The past experiments using in utero genome-editing approach and TPGD-GEF have demonstrated the feasibility of CRISPR/Cas9-based genome editing in mice. Most studies rely on physical approaches, including glass micropipette-aided injection, EP, tail-vein injection, and HGD. In utero, genome editing is always associated with a surgical treatment requiring a microscopic-guided injection of the gene-editing cargo into the target cells. However, the latter is technically difficult to perform and often a cause for fetal death due to mechanical damages. EP after in utero gene delivery is also one of the risk factors leading to fetal death, which, therefore, requires careful optimization of EP conditions. HGD requires introducing a large amount of fluid at once, which often causes physiological damage to the liver and other organs. Furthermore, the reagents used for in vivo genome editing of fetuses are viral vectors (including rAAVs, Ad, and retroviral vectors) as well as nonviral vectors (including plasmid DNA). Safety is the primary concern with currently used viral vectors, especially Ad, which often elicits a potential immunological response when repeated infection trials are attempted [69].

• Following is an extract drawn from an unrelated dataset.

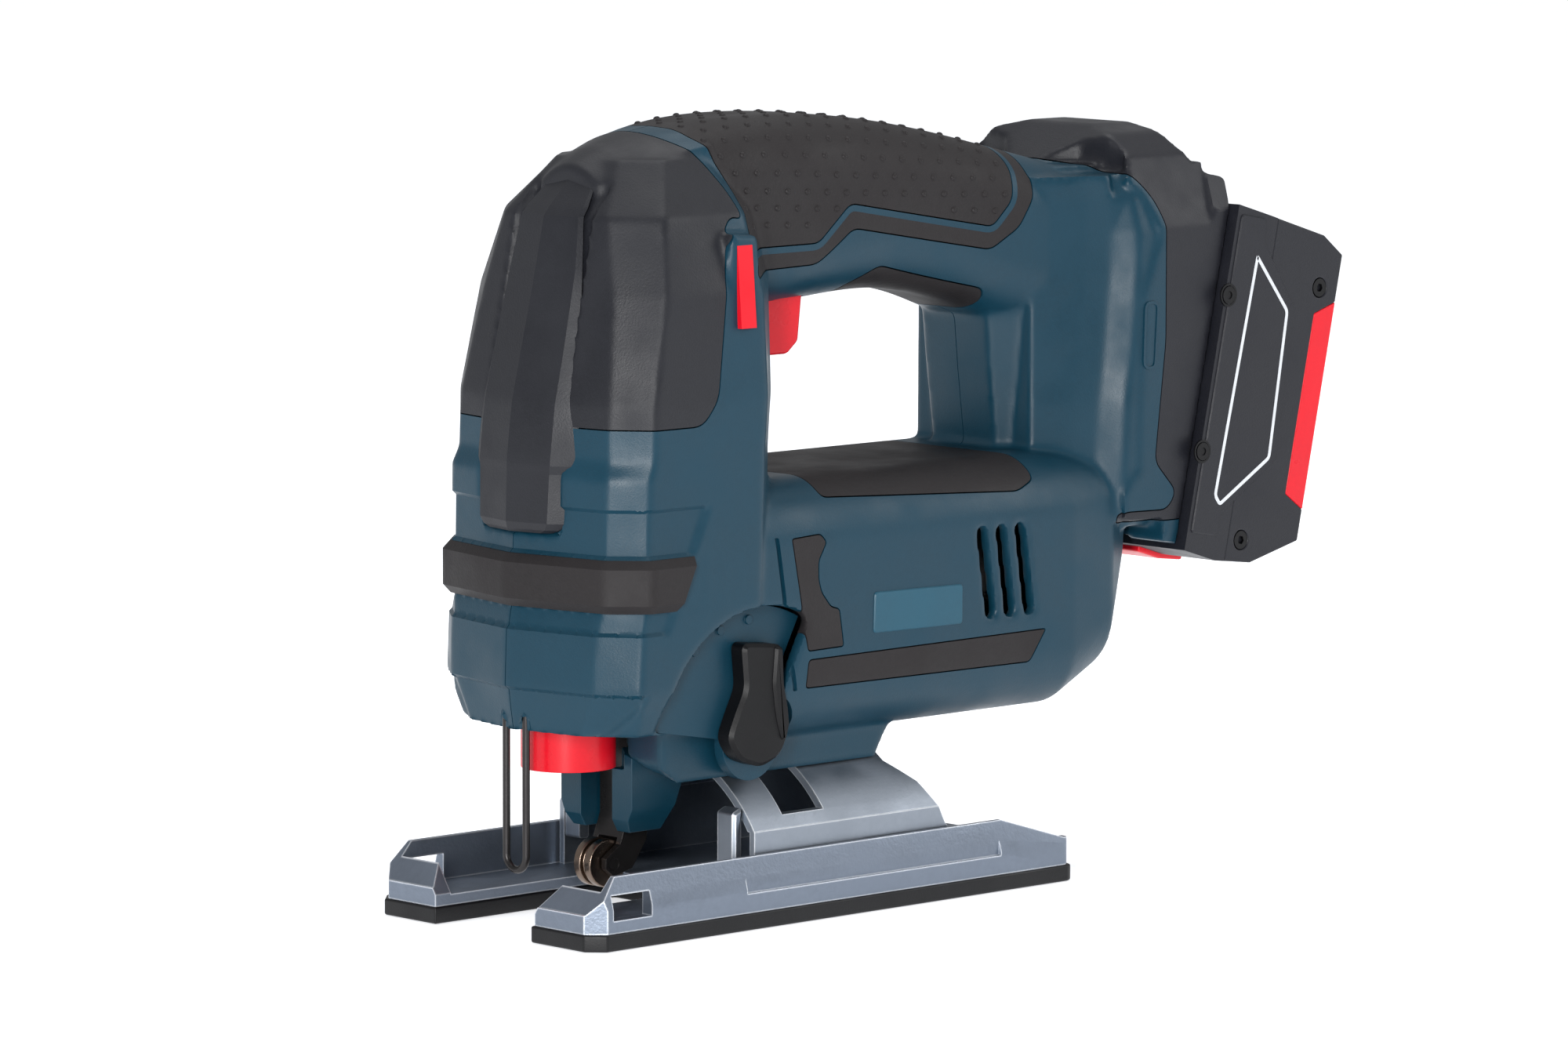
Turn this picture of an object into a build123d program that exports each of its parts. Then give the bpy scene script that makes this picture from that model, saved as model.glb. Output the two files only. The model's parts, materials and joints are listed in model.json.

Overall, nonviral nano-vectors, also called NP, can exhibit profound advantages over the abovementioned physical approaches and virus-based delivery. Particularly, tail-vein injection of nonviral vectors complexed with DNA delivery reagents, such as liposomes, would be an ideal approach to achieve genome editing in fetuses because it is safer and relatively noninvasive than in utero genome editing. However, low genome-editing frequency remains an issue to be dissolved in the future.

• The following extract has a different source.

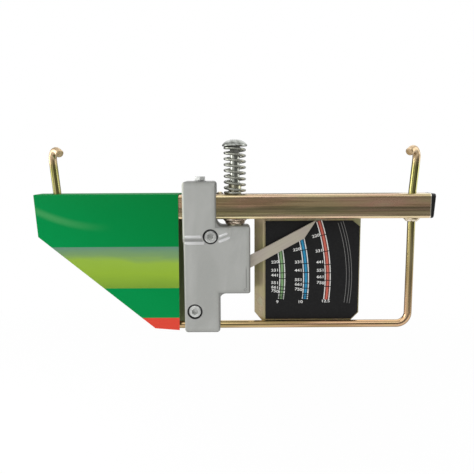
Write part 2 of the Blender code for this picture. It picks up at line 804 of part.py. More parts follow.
def body_outline():
    """The lower casting: the chamber round the plunger and the column down to the rod."""
    left = HOUSING_LEFT + GAP
    shoulder = BEAM_BOTTOM - GAP - CAST_WALL
    return rounded([
        (left, shoulder, 0),
        (BLOCK_RIGHT - CAST_WALL, shoulder, 0),
        (BLOCK_RIGHT, CHAMBER_TOP, 0),
        (CHAMBER_REACH, CHAMBER_TOP, CORNER),
        (CHAMBER_REACH, CHAMBER_BOTTOM, TIGHT_CORNER),
        (COLUMN_RIGHT, CHAMBER_BOTTOM, INNER_FILLET),
        (COLUMN_RIGHT, HOUSING_BOTTOM, CORNER),
        (left, HOUSING_BOTTOM, CORNER),
    ])


def block_outline(slope):
    """The prouder block round the beam and its tongue, with the lower edge raised by the slope."""
    shelf = BEAM_BOTTOM - BLOCK_SHELF + slope
    tip = -TONGUE_TIP - slope / 2
    fillet_foot = CHAMBER_TOP - GAP
    return rounded([
        (HOUSING_LEFT, BLOCK_TOP, CORNER),
        (BLOCK_RIGHT, BLOCK_TOP, CORNER),
        (BLOCK_RIGHT, fillet_foot, INNER_FILLET),
        (tip, fillet_foot, TIGHT_CORNER),
        (tip, shelf + TONGUE_RISE, TIGHT_CORNER),
        (UPPER_SCREW[0] + SCREW_HEAD / 2, shelf, CORNER),
        (HOUSING_LEFT, shelf, 0),
    ])


def slope_shelf(shape, middle, face, flat_outline, raised_outline):
    """Lean the outer part of the block back from the lower casting's surface to its own face."""
    geometry = shape.verts[:] + shape.edges[:] + shape.faces[:]
    bmesh.ops.bisect_plane(shape, geom=geometry, plane_co=(0, 0, middle), plane_no=(0, 0, 1))
    for vertex in shape.verts:
        if abs(vertex.co.z - face) < GAP:
            nearest = min(range(len(flat_outline)),
                          key=lambda index: (vertex.co.xy - Vector(flat_outline[index])).length)
            vertex.co.xy = raised_outline[nearest]


def cast_block(name, outline, outer, side, raised_outline=None):
    """A casting from the parting plane out to one side, with its outer rim rounded."""
    depths = sorted((side * GAP / 2, side * outer))
    block = upright(name, [outline], *depths)
    half = (depths[1] - depths[0]) / 2
    face = -side * half
    shape = bmesh.new()
    shape.from_mesh(block.data)
    bmesh.ops.dissolve_limit(shape, angle_limit=FLAT_ANGLE, verts=shape.verts, edges=shape.edges)
    if raised_outline:
        slope_shelf(shape, face + side * (outer - BODY_HALF + GAP), face, outline, raised_outline)
        shape.normal_update()
    rim = [edge for edge in shape.edges
           if all(abs(vertex.co.z - face) < GAP / 10 for vertex in edge.verts)
           and sum(abs(linked.normal.z) > 0.5 for linked in edge.link_faces) == 1]
    bmesh.ops.bevel(shape, geom=rim, offset=RIM_ROUND, segments=2, profile=0.5, affect="EDGES")
    shape.to_mesh(block.data)
    shape.free()
    return block


def chamber_outline():
    """The hollow round the nuts, the lever's eye and the sweep of the lever."""
    throat = NUT_ACROSS / 2 / math.cos(math.pi / 6) + THROAT_PLAY
    right = CHAMBER_REACH - CAST_WALL
    left = PIVOT_X - EYE_RADIUS - LEVER_CLEARANCE
    wide = PIVOT_Z + EYE_RADIUS + LEVER_CLEARANCE
    return rounded([
        (-throat, CHAMBER_TOP - CAST_WALL, RIM_ROUND),
        (right, CHAMBER_TOP - CAST_WALL, RIM_ROUND),
        (right, CHAMBER_FLOOR, RIM_ROUND),
        (left, CHAMBER_FLOOR, RIM_ROUND),
        (left, wide, RIM_ROUND),
        (-throat, wide + (-throat - left), RIM_ROUND),
    ])


def pocket_outline():
    """The hollow that keeps the left of the casting thin."""
    left = HOUSING_LEFT + POCKET_WALL
    right = PIVOT_X - EYE_RADIUS - LEVER_CLEARANCE - POCKET_WALL
    top = UPPER_SCREW[1] - SCREW_HEAD / 2 - POCKET_WALL
    return rounded([(left, top, CORNER), (right, top, CORNER), (right, CHAMBER_BOTTOM, CORNER),
                    (left, CHAMBER_BOTTOM, CORNER)])


SCREWS = (
    ("upper", UPPER_SCREW, BLOCK_HALF - UPPER_SCREW_SINK - SCREW_HEAD_RISE),
    ("lower", LOWER_SCREW, BODY_HALF - LOWER_SCREW_SINK - SCREW_HEAD_RISE),
)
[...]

To date, several types of nano-vectors, including lipids (such as 1,2-dioleoyl-sn-glycero-3-phosphoethanolamine [DOPE] and cholesterol), polymers (such as polyethyleneimine, poly-L-lysine, and chitosan), inorganic chemicals (such as cationic arginine gold nanoparticles and CRISPR-Gold), and exosomes (such as exosome-liposome hybrid and engineered exosomes: CD9-HuR exosomes and NanoMEDIC) have been developed [70,71,72]. Since these nano-vectors can prevent the degradation of the CRISPR/Cas9 genome-edition system and directly enter into the nucleus to perform genome editing in vivo, they can be ideal delivery platforms for the CRISPR/Cas9 system, enabling effective ex vivo or in vivo transfection of CRISPR reagents encoding DNA, RNA, or RNP in a highly efficient and safe way [73,74,75]. For example, Wei et al. [76] encapsulated RNPs with cationic lipids composed of 1,2-dioleoyl-3-(trimethylammonium) propane as permanent cationic supplements, DOPE as a helper lipid, and cholesterol as a sterol, postmodified with polyethylene glycol phospholipid as PEGylated lipids to yield nanoparticles with retained activity and redirect DNA editing to the target tissues with decreased clearance and immunogenicity. They demonstrated that low-dose intravenous injections could effectively target specific tissues, including the sphincter muscles, brain, liver, and lungs. Aside from the study of Wei et al. [76], there have been many successful reports for in vivo genome editing using lipids [77,78,79,80], polymers [81,82,83,84,85,86,87], inorganic nanomaterials [88,89,90,91,92,93], and exosomes [94,95,96,97].

These nano-vectors can be easily scaled up and modified chemically. They are cost-effective, have large packaging capacity, and lower immunogenicity, which will match the demand for in utero and tail-vein injection-based gene delivery to fetuses. Notably, Thermo Fisher Scientific has formulated a lipid-based chemical transfection reagent optimized to deliver Cas9 RNP complexes [98].